Take the lines from the beginning of the data below through the line holding "import math" and return exactly those.

========================

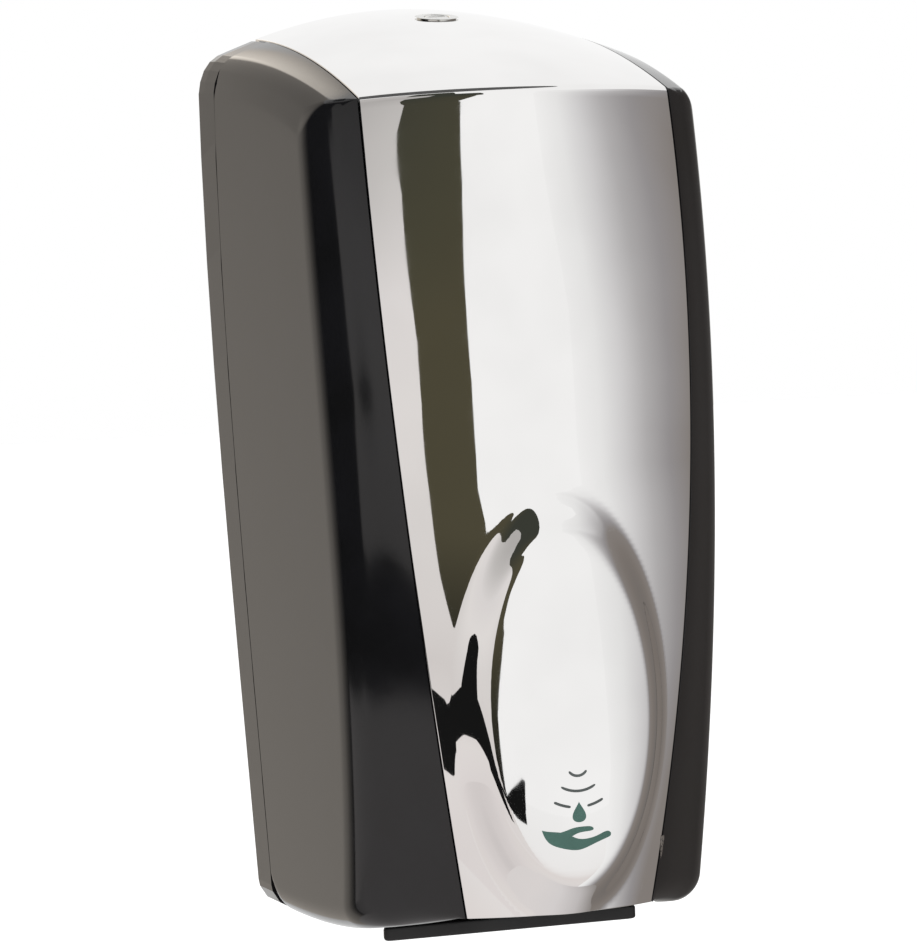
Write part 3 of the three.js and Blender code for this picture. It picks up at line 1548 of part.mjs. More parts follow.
place(dispenser, 'circuit_board', circuitBoard(), 'board');
place(dispenser, 'control_chip', controlChip(), 'blackMatt');
place(dispenser, 'capacitor', capacitor(), 'blackMatt');
place(dispenser, 'switch_housing', switchHousing(), 'blackMatt');
place(dispenser, 'switch_slider', switchSlider(), 'white');
place(dispenser, 'sensor_lens', sensorLens(), 'lens');
place(dispenser, 'ir_emitter', infraredEye(-sensorAcross), 'lens');
place(dispenser, 'ir_detector', infraredEye(sensorAcross), 'lens');
place(dispenser, 'sensor_board', sensorBoard(), 'board');

export default dispenser;
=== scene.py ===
"""Wall-hung touch-free foam soap dispenser: its finished surfaces and materials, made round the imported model.

Lengths in the shape functions are millimetres. Depth is the distance forward of the wall, so depth d lies at y = -d.
"""

import math

import bmesh
import bpy
import numpy as np
from bpy.props import FloatProperty, FloatVectorProperty, IntProperty, PointerProperty
from mathutils import Matrix, Vector


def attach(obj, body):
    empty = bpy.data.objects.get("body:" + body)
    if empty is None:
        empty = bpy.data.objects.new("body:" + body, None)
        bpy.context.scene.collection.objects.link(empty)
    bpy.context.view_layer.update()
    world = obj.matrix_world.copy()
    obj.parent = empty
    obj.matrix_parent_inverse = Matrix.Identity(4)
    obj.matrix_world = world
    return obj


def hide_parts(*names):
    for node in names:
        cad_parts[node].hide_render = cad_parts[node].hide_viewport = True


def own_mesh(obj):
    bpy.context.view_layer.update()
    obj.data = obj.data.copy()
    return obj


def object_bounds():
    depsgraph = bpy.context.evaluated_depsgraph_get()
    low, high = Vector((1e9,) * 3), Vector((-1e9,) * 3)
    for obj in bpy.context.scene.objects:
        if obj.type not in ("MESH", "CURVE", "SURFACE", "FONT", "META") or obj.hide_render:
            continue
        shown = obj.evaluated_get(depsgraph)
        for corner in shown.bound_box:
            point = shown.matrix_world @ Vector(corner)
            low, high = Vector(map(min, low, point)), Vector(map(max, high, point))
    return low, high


bl_info = {
    "name": "Touch-free foam soap dispenser",
    "version": (1, 0, 0),
    "blender": (4, 5, 0),
    "location": "3D View > Sidebar > Dispenser",
    "description": "Builds the finished surfaces, materials and studio of a wall-hung foam soap dispenser",
    "category": "Object",
}

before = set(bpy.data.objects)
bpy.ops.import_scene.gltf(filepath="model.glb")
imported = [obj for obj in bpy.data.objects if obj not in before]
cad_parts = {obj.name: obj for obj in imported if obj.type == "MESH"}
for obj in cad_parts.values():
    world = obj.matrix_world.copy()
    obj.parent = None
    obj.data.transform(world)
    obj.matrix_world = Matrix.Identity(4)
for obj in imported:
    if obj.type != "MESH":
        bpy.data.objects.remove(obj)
CAD_BOX = [list(corner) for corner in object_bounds()]

MM = 0.001
WIDTH, HEIGHT, DEPTH = 132.0, 277.0, 133.0
HALF_WIDTH, HALF_HEIGHT = WIDTH / 2, HEIGHT / 2

# Outline of the cover at four even heights, bottom to top, as shares of half the width or of the depth
WALL_EDGE = (0.8356, 0.9146, 0.9787, 0.9955)
CORNER_WIDTH = (0.8423, 0.8901, 0.9325, 0.9069)
CORNER_DEPTH = (0.6694, 0.7671, 0.7418, 0.6431)
SEAM_WIDTH = (0.4125, 0.6175, 0.7234, 0.7204)
SEAM_DEPTH = (0.8573, 0.8931, 0.8403, 0.6911)
FRONT_DEPTH = (0.9096, 0.9351, 0.8989, 0.842)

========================

◆ **TASK ANSWER**:
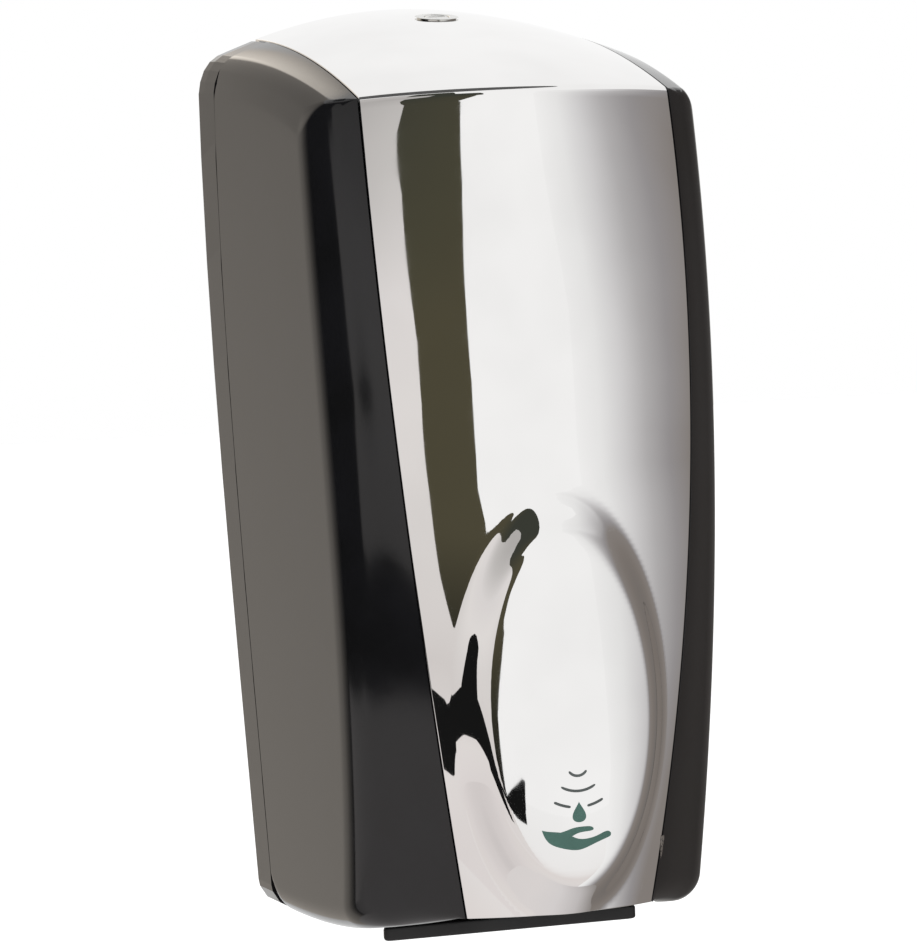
Write part 3 of the three.js and Blender code for this picture. It picks up at line 1548 of part.mjs. More parts follow.
place(dispenser, 'circuit_board', circuitBoard(), 'board');
place(dispenser, 'control_chip', controlChip(), 'blackMatt');
place(dispenser, 'capacitor', capacitor(), 'blackMatt');
place(dispenser, 'switch_housing', switchHousing(), 'blackMatt');
place(dispenser, 'switch_slider', switchSlider(), 'white');
place(dispenser, 'sensor_lens', sensorLens(), 'lens');
place(dispenser, 'ir_emitter', infraredEye(-sensorAcross), 'lens');
place(dispenser, 'ir_detector', infraredEye(sensorAcross), 'lens');
place(dispenser, 'sensor_board', sensorBoard(), 'board');

export default dispenser;
=== scene.py ===
"""Wall-hung touch-free foam soap dispenser: its finished surfaces and materials, made round the imported model.

Lengths in the shape functions are millimetres. Depth is the distance forward of the wall, so depth d lies at y = -d.
"""

import math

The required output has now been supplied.